AWSアカウントの一元管理に役立つ「AWS RAM」と「AWS Organizations」とはAWSの「クラウドIAM」7選【中編】

AWSは複数のAWSアカウントを管理しやすくするために「AWS RAM」「AWS Organizations」を提供する。これらの特徴と用途を整理しよう。

2021年06月03日 05時00分 公開
[Ernesto MarquezTechTarget]

 Amazon Web Services(AWS)のクラウドサービスを使ってアプリケーションを構築する企業は、複数のAWSアカウントを作成して、開発用インフラと社内向けの本番インフラ、顧客や取引先がアクセスする社外向けの本番インフラを分離させるとよい。特定の部門だけに関連するアプリケーションを運用するには、アプリケーションごとに専用のAWSアカウントを用意することも選択肢となる。

 複数のAWSアカウントがあると、アクセス権限の管理作業は複雑になる。この場合、企業はAWSが提供する「IAM」(IDおよびアクセス管理)のクラウドサービス(以下、クラウドIAM)を利用することで、管理作業の負担を軽減できる可能性がある。前編「AWS IAM、Amazon Cognito、AWS Directory Serviceとは? AWSの主要クラウドIAM」に続き、AWSのクラウドIAMの中から複数のAWSアカウントの権限を管理するのに役立つ「AWS Resource Access Manager」(AWS RAM)と「AWS Organizations」の特徴を説明する。

AWS Resource Access Manager(AWS RAM)

 特定のAWSリソースを複数のAWSアカウントで利用する必要がある場合、AWSリソースへのアクセス許可の設定が困難になることがある。AWS RAMはこうした問題を解決する。例えばAWS RAMを使用すると、管理者は別のAWSアカウントが一元管理するサブネットで、仮想マシンサービス「Amazon Elastic Compute Cloud」(Amazon EC2)のインスタンス(仮想サーバ)を起動できるようになる。

 AWS RAMは、AWSアカウントの一元管理サービスAWS Organizations(後述)と連携させることで、AWSリソースを複数のAWSアカウント間で利用可能にする。管理者はAWS RAMの管理画面で、共有するAWSリソースと、それらのAWSリソースを共有するAWSアカウントを設定できる。AWSアカウント配下のエンドユーザー(IAMユーザー)は管理コンソール「AWS Management Console」(AWSマネジメントコンソール)やAPI(アプリケーションプログラミングインタフェース)、ソフトウェア開発キット(SDK)、コマンドラインインタフェース(CLI)などを通して、共有するAWSリソースにアクセスできる。

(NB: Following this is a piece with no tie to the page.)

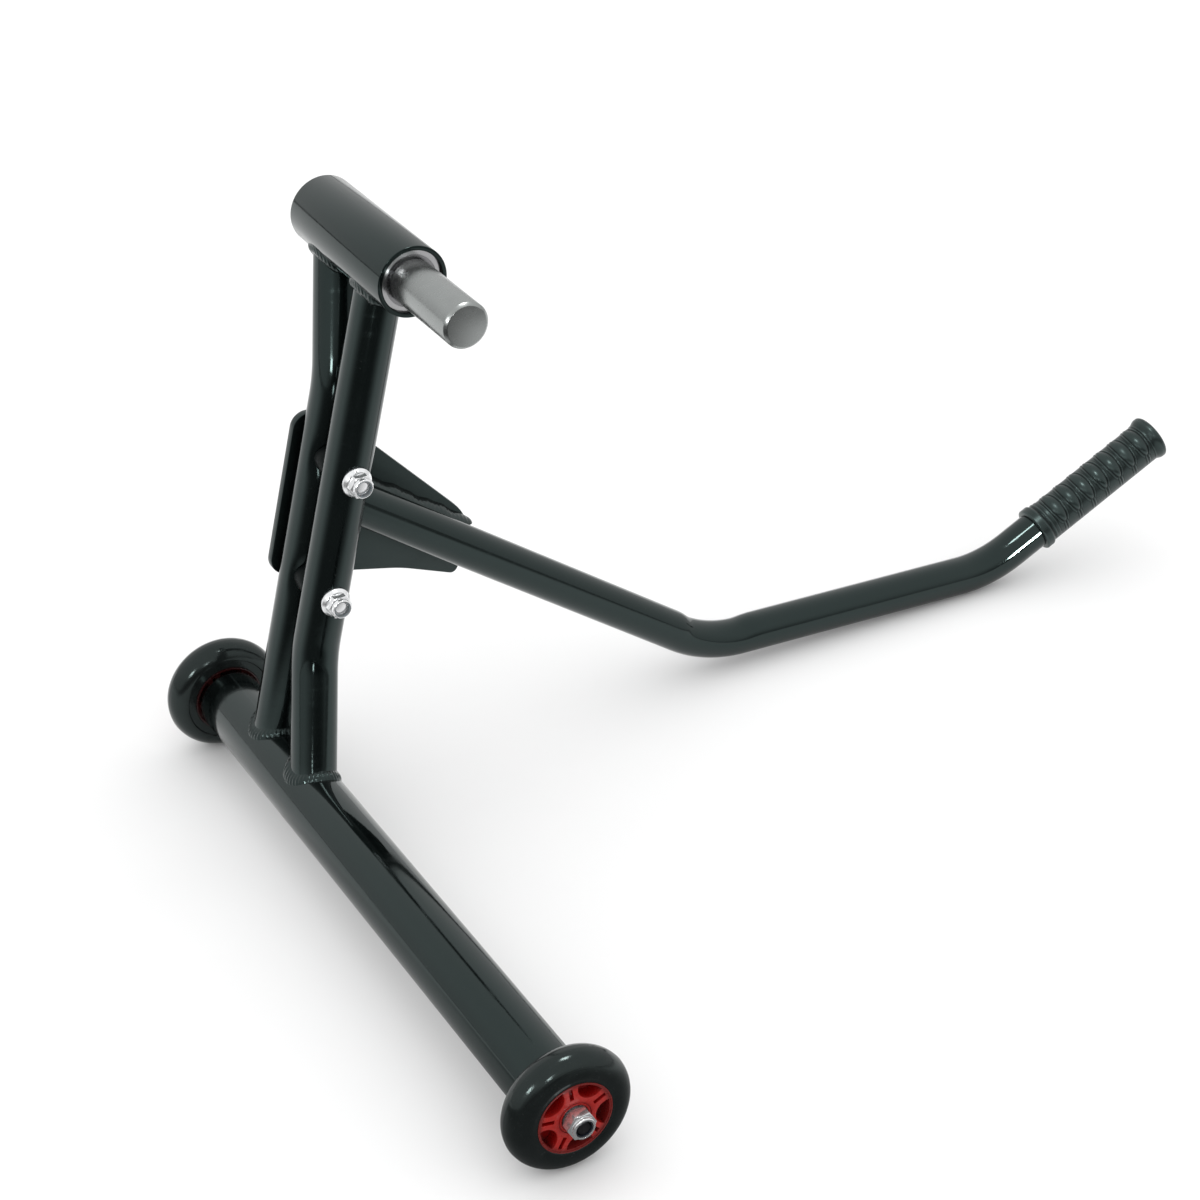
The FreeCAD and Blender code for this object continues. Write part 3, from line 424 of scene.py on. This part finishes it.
def tyre_rubber(name, centre):
    """Smooth cast rubber with faint mould rings and scuffs."""
    shader = Shader(name, IOR=1.47, Specular_IOR_Level=0.4, Specular_Tint=rgb(0.8, 1.0, 0.97))
    patches = shader.noise(12 * MM, detail=5)
    grain = shader.noise(0.8 * MM, detail=2)
    dust = shader.remap(shader.noise(1.4 * MM, detail=2), 0.66, 0.76, 0, 0.22)
    colour = shader.mix(patches, rgb(0.004, 0.005, 0.005), rgb(0.011, 0.013, 0.013))
    colour = shader.mix(dust, colour, rgb(0.06, 0.065, 0.065))
    gloss = shader.remap(patches, 0.3, 0.75, 0.09, 0.19)
    shader.bump((grain, 0.025 * MM), (shader.rings(centre, 1.1 * MM), 0.012 * MM), (patches, 0.12 * MM))
    return shader.set(Base_Color=colour, Roughness=gloss)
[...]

 全ての種類のAWSリソースがAWS RAMを適用して共有できるわけではないことに注意が必要だ。現時点では、AWS RAMを使用して共有できるAWSリソースは、Amazon EC2やデータベースサービス「Amazon Aurora」のインスタンスなど、一部に限られる。

AWS Organizations

 AWS Organizationsは複数のAWSアカウントを一元管理するサービスだ。管理者はAWS Organizationsを使用して、社内のIAMユーザーのAWSリソースへのアクセス権限を管理できる。管理者がポリシーを作成して、複数のAWSアカウントに適用するための機能も備える。特定のAWSアカウントが使用できる機能を制限することも可能だ。例えばアクセス許可の管理には管理用のAWSアカウントを使用し、それ以外のAWSアカウントはこれらのアクセス許可を上書きできないようにするといったことができる。

 複数のAWSアカウントをグループ化する機能もある。企業はグループ化機能を利用することで、バックアップやログ記録、ユーザー管理など、特定の用途に特化したAWSアカウントを用意しやすくなる。